Table 3 Distribution of scores for rater 1 (first assessment) for the pilot scale (n = 32)
Table 4 Reliability of the pilot scale

Additionally, we considered prototype pilot scales consisting of five to seven items by excluding either a single item or a combination of three items (item 1: hand writing, item 2: finger taps, item 5: turning trunk) with relatively low inter-rater ICCs from the original pilot scale. Exclusion of such items maintained high total scores, intra-rater and inter-rater ICCs, and Cronbach’s α coefficients.

Discussion

Patients in the present study exhibited characteristics similar to those reported in previous studies of Asian/Japanese populations (Table 2) [14,15,16]. The distribution of UMSARS Part IV scores indicated that this study included relatively unbiased patients with mild to severe symptoms.
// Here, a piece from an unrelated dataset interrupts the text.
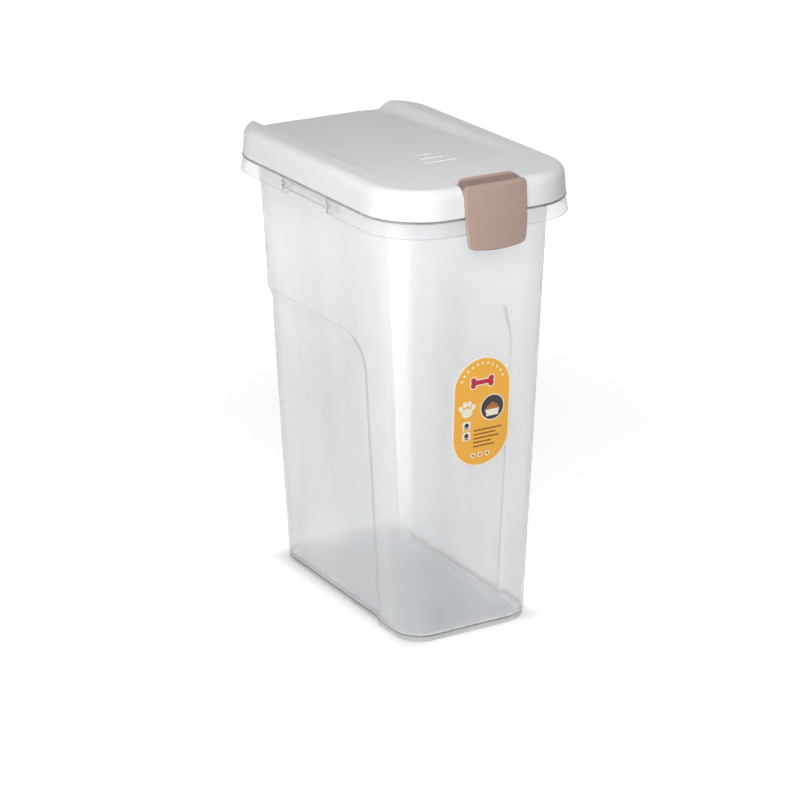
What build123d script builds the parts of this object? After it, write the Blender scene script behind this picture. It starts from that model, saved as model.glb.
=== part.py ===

Scores on the pilot scale significantly correlated to scores obtained on the UMSARS and SARA (Fig. 1b), indicating the criterion-related validity of the pilot scale. The ability to administer this pilot scale in a short period of time further suggests its usefulness in the evaluation of MSA symptoms (Fig. 1a). In addition, ICC and Cronbach α coefficients remained high (Table 4), indicating high intra- and inter-rater reliability. Test-retest reliability and internal consistency were also high. When either one or three low inter-rater ICC items were excluded from pilot scale (Table 4), ICCs and Cronbach’s α coefficients remained relatively unchanged, indicating that a scale consisting only of items related to gait/standing is equally useful in assessing symptoms of MSA.

The present study possesses some limitation. Pilot scale items with low inter-rater ICC (handwriting, finger taps, turning trunk) exhibited ambiguity with respect to differentiating between scores. Further improvement in these areas of evaluation is required in order to more accurately assess changes in MSA symptoms. One such possibility involves combined assessment utilizing both the pilot scale and a gait accelerometer to record quantitative data. In addition, semi-quantitative scales such as that utilized in the present study often exhibit a ceiling effect [17]. This pilot scale also might show a ceiling effect among patients of advanced stage. Then, this pilot scale was not suitable for advanced MSA patients. On the other hand, in clinical trials, many participants would be early cases with mild to moderate symptoms, so influences of a ceiling effect were thought to be less likely. Further investigation regarding this point is required to more fully examine the effect of time course on the utility of the pilot scale. Additionally, this study included patients with mild to severe symptoms of MSA. And MSA-P patients were indeed relatively few. It is desirable that the reliability of this pilot scale would be presented in a larger cohort.

The SARA score of MSA-C group was similar to that of MSA-P group in this study. It should be noted that the score of SARA may be influenced by other symptoms such as Parkinsonism. The pilot scale of this study reflected symptoms of Parkinsonism and ataxia. It can be applied equally in both group without any modification. And the pilot scale showed larger standardized response mean than SARA and UMSARS [4]. It meant the pilot scale could sensitively capture symptom changes among MSA patients. The pilot scale was superior to SARA in terms of sensitivity even if it took some more time (5.0 ± 1.5 min) than SARA (3.8 ± 1.0 min). It is useful if it can suppress the deterioration of items with rapid symptomatic change (= items of this pilot scale) in clinical trials.

Conclusions

The results of the present study indicate that the eight-item pilot scale for the assessment of MSA symptoms is both valid and reliable and may be useful for evaluation of patients in the early stages of MSA. However, due to the limitations of the present study and small sample size, further research involving improved scales as well as larger patient populations is required.